Even so, marketing for immediate results is also effective. This includes advertising specific events. The long-term branding strategy often works hand -in-hand with the advertisements for immediate action. If a church has built a relationship with the community through an ongoing advertising campaign, when a special series of services is advertised, people are most likely to come. But even if a person does not respond and come to the event, the advertisement for the event is yet another installment in branding the church. It is yet another opportunity for people to see the name of the church.
Whether we like it or not, we are competing with other churches in our cities. In our larger cities, we also are competing with other religions as well. We are trying to persuade people that they need what we have, and further, that they should spend several hours of their time with us each week instead of doing whatever else they want to do. Unbelievers are bombarded with many choices for churches. Before we can preach the gospel to them, they have to know we exist, and we must convince them that we can make a difference in their lives. When they discover us, it should be on our terms. We need to tell them what we want them to know about us and not what someone else tells them. This is why marketing is so important. So go yell it on the mountain! Let’s tell the whole world about Jesus!
Establishing An Identity
Selecting a visual identity is the first step in creating a marketing campaign (assuming you have defined your mission and vision). Before any other pieces are created, a church should work with a qualified designer to develop a logo that represents the church visually. A logo can be only text, or it can include graphic elements. Colors can also communicate various messages. A graphic designer needs to have a feel for your church, its culture, and what you want to communicate before designing a logo. Designers typically provide an identity package which includes a logo, letterhead, and calling cards.
Selecting A Designer
A good graphic designer is essential to creating great marketing pieces. It is important that a designer understands who you are and what you are trying to communicate. Some designers specialize, and many designers have a style that yum can discern by looking at their portfolio. Designers who primarily design print media do not always do well designing Web pages and vice versa. Accordingly, it is very important to view a designer’s portfolio prior to making a commitment. a Web site is both functional and visual. Accordingly, it may necessary to have a design team with one designer working on the graphics while another designer works on the overall functionality of the Web site.

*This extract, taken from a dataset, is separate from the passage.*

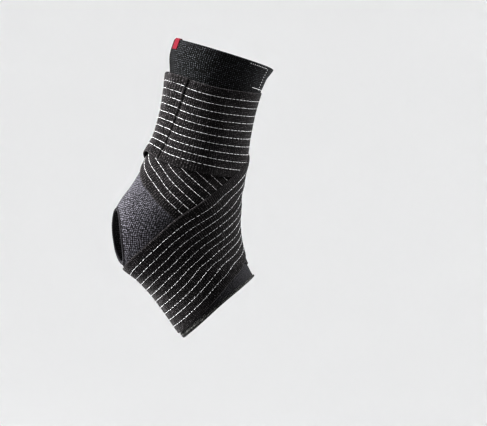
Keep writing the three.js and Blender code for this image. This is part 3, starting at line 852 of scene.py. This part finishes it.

It is also essential to have a written agreement in advance that specifies the cost as well as a detailed description of the product. all images should be delivered to you in a digital format unless you have made some other arrangement. Logos should be delivered in a vectored format (typically a Freehand, Illustrator, or “outlined” EPS file). And finally, check references to see how the designer has worked with others. Good experience and design may be costly, but they are worth it.
In Simply Strategic Growth, Tim Stevens and Tony Morgan suggest answering the following question before designing any media pieces: “Who cares?” Who cares about your event, your social, your services, or your church? Answering this question will determine how you design the piece. If you are advertising a church or pastoral anniversary, chances are the unchurched do not care. Therefore, media for such events should be designed with church people in mind. Outreach events, on the other hand will appeal to a whole other demographic, so these ads should be designed in such a way as to be relevant to the unchurched. Regardless of the audience, Stevens and Morgan suggest that every advertisement should answer the following questions for the target audience: Why should I come to this event/; What value will I receive by participating in it? What will I be missing if I don’t come? What are three good reasons I should be there? Who else is going? Will there be anyone like me there? Why is this more important than three or four other good things I could be doing during the same time?

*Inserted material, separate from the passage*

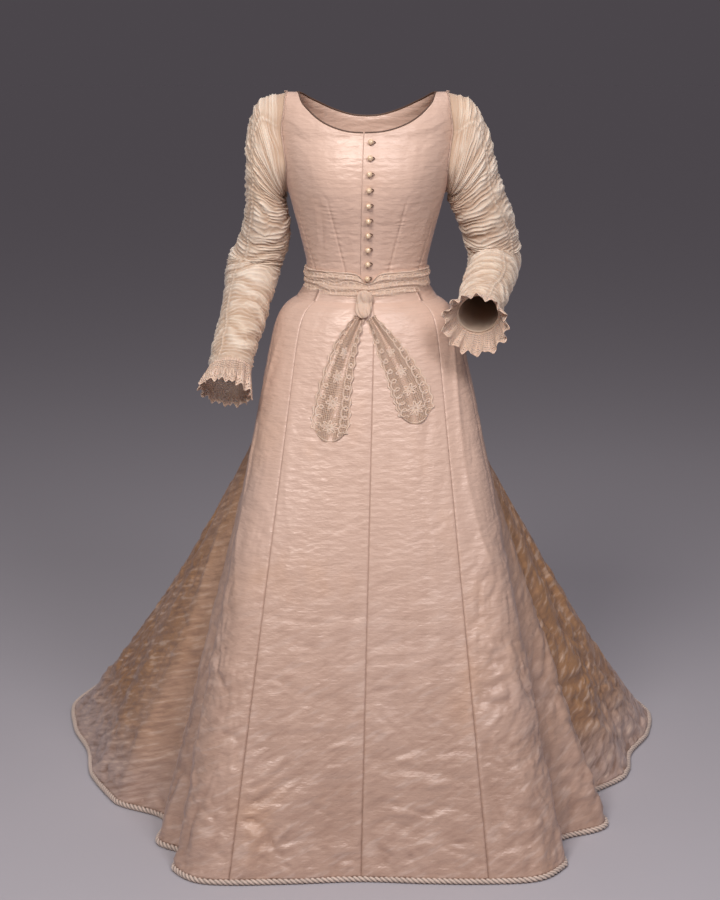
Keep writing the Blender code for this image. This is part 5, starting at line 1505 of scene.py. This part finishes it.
def ribbon_parts(path, surface, width, height):
    """Points, quads and UV of a flat tape along a path of cloth coordinates, closed at its ends.

    surface(points, lift) gives the place of a cloth coordinate; the tape's section is a low arch.
    """
    along = unit(np.gradient(path, axis=0))
    square = np.stack([-along[:, 1], along[:, 0]], -1)
    across = np.array([-0.5, -0.42, 0.0, 0.42, 0.5, 0.0])
    lift = np.array([0.0, 0.8, 1.0, 0.8, 0.0, -0.4]) * height
    flat = path[:, None] + square[:, None] * across[None, :, None] * width
    points = surface(flat, np.broadcast_to(lift, flat.shape[:2]))
    numbers = numbered(len(path), 6, 0, True)
    quads = grid_quads(numbers).reshape(-1, 4)
    last = (len(path) - 1) * 6
    ends = np.array([(3, 2, 1, 0), (5, 4, 3, 0), (last, last + 1, last + 2, last + 3),
                     (last, last + 3, last + 4, last + 5)])
    return points.reshape(-1, 3), np.concatenate([quads, ends]), flat.reshape(-1, 2)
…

Good copy should be concise and simple. Be consistent with punctuation, capitalizations, the use of descriptive words, titles, and the like. Have several people proofread the final copy, and always proofread the final draft! When proofing, look for the obvious including typographical errors in the title, name of the church, address, etc. Thee obvious pieces of information often contain errors that are easy to overlook.

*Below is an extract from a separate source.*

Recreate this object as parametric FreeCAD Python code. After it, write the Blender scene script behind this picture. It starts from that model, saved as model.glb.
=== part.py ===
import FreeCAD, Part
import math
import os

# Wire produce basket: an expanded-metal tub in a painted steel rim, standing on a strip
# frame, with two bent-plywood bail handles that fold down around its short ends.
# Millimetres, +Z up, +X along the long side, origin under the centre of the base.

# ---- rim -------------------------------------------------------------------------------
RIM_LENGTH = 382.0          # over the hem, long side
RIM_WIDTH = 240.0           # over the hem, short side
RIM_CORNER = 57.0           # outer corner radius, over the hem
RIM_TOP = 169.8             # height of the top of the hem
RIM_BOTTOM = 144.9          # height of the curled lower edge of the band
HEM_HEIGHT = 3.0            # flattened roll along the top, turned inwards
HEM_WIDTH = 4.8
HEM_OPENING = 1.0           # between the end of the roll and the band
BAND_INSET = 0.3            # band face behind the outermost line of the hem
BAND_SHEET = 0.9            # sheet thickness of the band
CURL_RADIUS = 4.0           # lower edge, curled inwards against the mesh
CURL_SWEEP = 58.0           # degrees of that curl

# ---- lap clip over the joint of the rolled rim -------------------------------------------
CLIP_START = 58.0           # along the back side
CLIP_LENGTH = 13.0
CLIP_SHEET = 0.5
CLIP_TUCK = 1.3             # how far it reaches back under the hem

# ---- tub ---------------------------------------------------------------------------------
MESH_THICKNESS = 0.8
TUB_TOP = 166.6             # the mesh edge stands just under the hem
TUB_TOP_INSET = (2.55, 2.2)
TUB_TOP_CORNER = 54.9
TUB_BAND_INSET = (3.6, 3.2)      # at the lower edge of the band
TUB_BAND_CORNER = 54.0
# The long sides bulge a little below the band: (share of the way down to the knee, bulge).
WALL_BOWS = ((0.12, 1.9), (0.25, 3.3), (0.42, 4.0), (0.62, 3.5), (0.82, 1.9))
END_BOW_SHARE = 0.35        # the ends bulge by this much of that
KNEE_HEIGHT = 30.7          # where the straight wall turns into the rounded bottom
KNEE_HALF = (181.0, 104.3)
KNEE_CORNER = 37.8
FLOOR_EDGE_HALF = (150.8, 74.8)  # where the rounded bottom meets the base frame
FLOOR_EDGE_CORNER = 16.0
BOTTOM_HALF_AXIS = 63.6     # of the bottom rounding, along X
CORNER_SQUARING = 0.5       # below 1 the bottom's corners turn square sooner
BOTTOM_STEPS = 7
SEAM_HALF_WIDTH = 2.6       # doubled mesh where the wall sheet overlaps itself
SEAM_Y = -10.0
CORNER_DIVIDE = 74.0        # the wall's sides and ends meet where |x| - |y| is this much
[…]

It is advisable to adopt a standard approach to writing copy. Official UPCI publications comply with The Chicago Manual of Style and the Word Aflame house rules (www.upci.org/wap/). The Elements of Style, by William Strunk Jr. and E.B. White, is an invaluable resource.
Selecting A Printer
Today’s market offers both offset (press) and digital printing. both are valuable, and each has its place. Offset printing is economical for large quantities and high quality output. It is a good choice when color precision is important and when large quantities are needed. Digital printing is economical for small quantities with good quality output (not as high as offset). With digital printing colors may vary slightly, so it is not a good choice when color precision is important. Hybrid formats, combing digital and offset technologies, are becoming more and more common. These formats allow for smaller quantities to be printed with higher quality.
When selecting a printer, ask for samples of their work. Also ask for references. It is important to get price quotes in writing. Quotes should include paper stock, finishing options (coatings, perforations, folds, etc.), type and number of proofs provided, method of delivery, and a timeframe for delivery. If color precision is important, use an offset printer and insist on a hard proof that is calibrated to the press. Get at least two price quotes. Be sure to compare all features in the quotes. Consult your graphic designer a recommendation.
Basic Tips For Graphic Design And Design Elements
1. Do not use more than three fonts on a single pieced of publicity.
2. Choose font families with varying weights for flexibility.
? Franklin Gothic Book
? Franklin Gothic Book Demi
? Franklin Gothic Book Demi Cond
? Franklin Gothic Book Medium
? Franklin Gothic Book Medium Cond
? Franklin Gothic Book Heavy
3. Maintain a minimum margin of one-half inch; one-quarter inch is sufficient for postcards
4. Leave plenty of white (text-free) space. Do not cram information in a limited space.
5. Avoid stylized text features that make text swirl, skew, etc.
6. Use high-resolution images (300 dpi or higher) for printing. Images from the Internet are typically not suitable for printing. Digital cameras should be set on the highest quality/resolution setting.